I had other issues, but I can’t remember them all.

9

I had a similar issue with an earlier day where the input was numbers separated by commas. I ended up making a generic procedure with a nearly identical signature to Integer_IO.Get so I could just use it the same way. It was pretty useful in various days.

    generic
        type Element_Type is (<>);
        Delimiter : String;
    procedure Get
        (From : in     String;
         Item :    out Element_Type;
         Last :    out Positive);
         
    procedure Get
        (From : in     String;
         Item :    out Element_Type;
         Last :    out Positive)
    is 
        Index : constant Positive := Ada.Strings.Fixed.Index
            (Source  => From,
             Pattern => Delimiter);
    begin
        Last := Index - 1;
        Item := Element_Type'Value(From(From'First..Last));
    end Get;

    procedure Get_Integer is new Get(Integer, ":");
1 Like
10

Sure. You have to know where the colon is, so you can evaluate the value.
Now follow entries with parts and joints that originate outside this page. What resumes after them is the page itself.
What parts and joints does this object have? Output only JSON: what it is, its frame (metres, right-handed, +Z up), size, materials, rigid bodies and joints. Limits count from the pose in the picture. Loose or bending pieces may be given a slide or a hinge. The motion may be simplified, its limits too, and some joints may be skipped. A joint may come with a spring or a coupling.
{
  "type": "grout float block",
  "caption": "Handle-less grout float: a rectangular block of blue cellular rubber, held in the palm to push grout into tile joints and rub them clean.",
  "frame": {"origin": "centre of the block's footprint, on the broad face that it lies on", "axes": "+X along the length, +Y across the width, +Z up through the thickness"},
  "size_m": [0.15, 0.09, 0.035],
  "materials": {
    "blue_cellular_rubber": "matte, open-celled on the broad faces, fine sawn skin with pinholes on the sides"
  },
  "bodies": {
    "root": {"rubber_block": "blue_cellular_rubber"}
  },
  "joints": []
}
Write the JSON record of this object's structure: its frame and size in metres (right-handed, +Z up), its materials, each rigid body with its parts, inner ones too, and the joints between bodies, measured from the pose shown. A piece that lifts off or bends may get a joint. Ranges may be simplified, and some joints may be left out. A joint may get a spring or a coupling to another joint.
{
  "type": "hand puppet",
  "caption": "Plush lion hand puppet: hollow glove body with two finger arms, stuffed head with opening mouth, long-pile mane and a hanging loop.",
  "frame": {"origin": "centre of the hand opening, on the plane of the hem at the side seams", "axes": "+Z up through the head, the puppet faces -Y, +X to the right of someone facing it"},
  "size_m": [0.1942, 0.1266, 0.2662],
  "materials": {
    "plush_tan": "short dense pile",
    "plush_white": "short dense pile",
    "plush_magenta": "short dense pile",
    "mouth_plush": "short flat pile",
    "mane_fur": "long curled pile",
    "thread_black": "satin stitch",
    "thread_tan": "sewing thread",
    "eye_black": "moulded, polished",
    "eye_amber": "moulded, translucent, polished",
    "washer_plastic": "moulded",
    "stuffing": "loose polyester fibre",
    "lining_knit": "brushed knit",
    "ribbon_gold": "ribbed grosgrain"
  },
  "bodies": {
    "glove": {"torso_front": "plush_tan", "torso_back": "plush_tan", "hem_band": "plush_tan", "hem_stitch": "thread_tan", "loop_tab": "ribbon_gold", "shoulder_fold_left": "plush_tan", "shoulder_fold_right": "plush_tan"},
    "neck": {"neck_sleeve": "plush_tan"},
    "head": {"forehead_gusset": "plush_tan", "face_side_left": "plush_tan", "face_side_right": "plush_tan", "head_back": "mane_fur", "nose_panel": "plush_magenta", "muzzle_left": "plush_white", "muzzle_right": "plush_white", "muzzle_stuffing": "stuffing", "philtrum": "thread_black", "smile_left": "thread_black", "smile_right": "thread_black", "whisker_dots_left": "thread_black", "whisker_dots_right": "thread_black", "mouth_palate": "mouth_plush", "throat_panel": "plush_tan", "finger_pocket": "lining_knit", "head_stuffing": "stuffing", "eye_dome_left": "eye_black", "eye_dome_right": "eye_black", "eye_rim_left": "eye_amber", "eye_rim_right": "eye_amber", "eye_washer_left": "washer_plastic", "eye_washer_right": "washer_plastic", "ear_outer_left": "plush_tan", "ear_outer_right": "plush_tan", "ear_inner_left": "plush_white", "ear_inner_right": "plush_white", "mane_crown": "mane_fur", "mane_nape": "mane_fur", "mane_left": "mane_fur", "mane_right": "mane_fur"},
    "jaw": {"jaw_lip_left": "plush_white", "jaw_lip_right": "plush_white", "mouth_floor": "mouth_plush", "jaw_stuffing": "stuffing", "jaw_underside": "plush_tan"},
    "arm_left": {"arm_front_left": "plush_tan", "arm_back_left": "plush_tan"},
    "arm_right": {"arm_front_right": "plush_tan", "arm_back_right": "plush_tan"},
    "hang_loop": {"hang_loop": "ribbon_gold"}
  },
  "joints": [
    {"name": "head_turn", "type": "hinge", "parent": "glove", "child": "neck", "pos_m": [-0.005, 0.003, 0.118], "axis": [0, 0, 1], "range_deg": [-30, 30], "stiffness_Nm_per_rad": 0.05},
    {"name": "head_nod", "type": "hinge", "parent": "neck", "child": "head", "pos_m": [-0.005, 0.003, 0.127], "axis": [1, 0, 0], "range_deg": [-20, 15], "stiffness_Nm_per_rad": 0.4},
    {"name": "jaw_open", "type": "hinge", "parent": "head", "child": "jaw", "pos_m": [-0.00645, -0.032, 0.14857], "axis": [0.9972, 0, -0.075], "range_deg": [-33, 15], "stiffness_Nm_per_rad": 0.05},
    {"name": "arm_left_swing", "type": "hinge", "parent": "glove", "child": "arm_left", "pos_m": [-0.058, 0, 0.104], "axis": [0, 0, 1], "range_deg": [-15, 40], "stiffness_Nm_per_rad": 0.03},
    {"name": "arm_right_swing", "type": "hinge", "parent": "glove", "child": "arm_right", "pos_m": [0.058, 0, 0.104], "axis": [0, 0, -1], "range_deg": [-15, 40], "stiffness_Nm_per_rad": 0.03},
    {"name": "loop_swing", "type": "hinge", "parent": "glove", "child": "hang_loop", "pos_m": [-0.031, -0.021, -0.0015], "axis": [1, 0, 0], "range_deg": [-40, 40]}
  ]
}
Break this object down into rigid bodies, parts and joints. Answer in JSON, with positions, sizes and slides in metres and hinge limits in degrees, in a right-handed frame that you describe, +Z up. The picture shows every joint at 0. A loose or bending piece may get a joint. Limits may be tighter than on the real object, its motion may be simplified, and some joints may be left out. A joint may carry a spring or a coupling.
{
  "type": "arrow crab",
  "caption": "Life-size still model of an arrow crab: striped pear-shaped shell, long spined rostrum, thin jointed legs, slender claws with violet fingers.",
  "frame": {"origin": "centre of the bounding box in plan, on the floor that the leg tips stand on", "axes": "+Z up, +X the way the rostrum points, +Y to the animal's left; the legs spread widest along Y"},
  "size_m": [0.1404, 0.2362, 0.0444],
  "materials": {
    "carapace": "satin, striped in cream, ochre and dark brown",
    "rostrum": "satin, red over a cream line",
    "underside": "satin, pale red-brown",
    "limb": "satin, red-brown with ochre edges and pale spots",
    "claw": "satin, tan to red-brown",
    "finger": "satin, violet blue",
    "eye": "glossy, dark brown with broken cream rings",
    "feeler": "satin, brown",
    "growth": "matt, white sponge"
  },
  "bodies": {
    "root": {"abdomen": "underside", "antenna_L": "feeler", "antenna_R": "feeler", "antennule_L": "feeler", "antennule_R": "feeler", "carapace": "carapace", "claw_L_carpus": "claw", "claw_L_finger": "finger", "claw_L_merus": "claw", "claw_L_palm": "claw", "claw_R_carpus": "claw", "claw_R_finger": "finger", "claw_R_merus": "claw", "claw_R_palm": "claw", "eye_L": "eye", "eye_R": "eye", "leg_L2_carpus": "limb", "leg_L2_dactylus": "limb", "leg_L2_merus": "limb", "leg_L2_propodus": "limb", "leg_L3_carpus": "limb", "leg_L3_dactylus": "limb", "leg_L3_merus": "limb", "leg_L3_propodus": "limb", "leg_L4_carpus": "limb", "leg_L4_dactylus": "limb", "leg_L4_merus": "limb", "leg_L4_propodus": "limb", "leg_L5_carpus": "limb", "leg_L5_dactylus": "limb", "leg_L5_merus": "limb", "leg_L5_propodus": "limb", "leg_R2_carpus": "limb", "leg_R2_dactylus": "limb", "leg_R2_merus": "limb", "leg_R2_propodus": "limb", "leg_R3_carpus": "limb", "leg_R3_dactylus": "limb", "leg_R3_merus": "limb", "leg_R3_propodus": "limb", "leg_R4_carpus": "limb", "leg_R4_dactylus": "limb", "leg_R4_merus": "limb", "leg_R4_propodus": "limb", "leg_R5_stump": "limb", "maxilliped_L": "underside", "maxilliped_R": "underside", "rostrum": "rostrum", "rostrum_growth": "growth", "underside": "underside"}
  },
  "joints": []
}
Finding the colon tells you whether its a conditional or unconditional rule, too. And there are other ways to convert a string to an Integer than Integer_IO.

The data are a node ID followed by a comma-separated list of rules enclosed in braces. A rule can be unconditional, in which case it is simply a destination ID, or conditional, in which case it is a category letter followed by an operator symbol followed by a colon followed by a destination ID.

My approach was

   Read_Workflows : loop
      One_Flow : declare
         Line : constant String := Ada.Text_IO.Get_Line (Input);

         Brace : Natural;
         List  : PragmARC.Line_Fields.Line_Field_Info;
         Colon : Natural;
         Rule  : Rule_Lists.Vector;
      begin -- One_Flow
         exit Read_Workflows when Line = "";

         Brace := Ada.Strings.Fixed.Index (Line, "{");
         List := PragmARC.Line_Fields.Parsed (Line (Brace + 1 .. Line'Last - 1), ',');

         All_Rules : for I in 1 .. List.Field.Last_Index loop
            One_Rule : declare
               Field : constant String := +List.Field.Element (I);
            begin -- One_Rule
               Colon := Ada.Strings.Fixed.Index (Field, ":");

               if Colon = 0 then
                  Rule.Append (New_Item => (Test => False, Next_Rule => +Field) );
               else
                  Rule.Append (New_Item => (Test      => True,
                                            Next_Rule => +Field (Colon + 1 .. Field'Last),
                                            Category  => To_Category (Field (1) ),
                                            Operator  => Field (2),
                                            Value     => Integer'Value (Field (3 .. Colon - 1) ) ) );
               end if;
            end One_Rule;
         end loop All_Rules;

         Map.Insert (Key => Line (1 .. Brace - 1), New_Item => Rule);
      end One_Flow;
   end loop Read_Workflows;

I have To_String and To_Unbounded_String renamed as unary +, and To_Category is a simple expression function to convert the category letter into the corresponding enumeration value. The rest seems pretty clear.

11

But how did you know there was a delimiter in your input?

12

The inputs were given. Every number in that context was followed by a delimiter. Note that I didn’t do part 2’s, so only had part 1’s to go off of. I used different versions based off of the current context. Essentially I broke the parsing down into: parse specific values, then parse lines, then parse sections, then parse the file. It lead to pretty simple code and was nice and readable.

13

Right. You were doing a single pass over the line, I take it. I figure that compared to reading the line from the file, scanning the String in memory is essentially free, so I did multiple passes.

14

I generally read a line from the file at a time, then submitted that to my Parse_Line operations as a string, which called the individual element parse operations. Their “last” parameter would help keep my position in the string as I went through it. It was definitely single pass though.

For AoC I didn’t spend a lot of time buffing up the input validation and just kept it simple. For real world apps, I would be more thorough and clever. But luckily with Ada if I added the input incorrectly it catches all that and generates an exception, so simple was sufficient for AoC.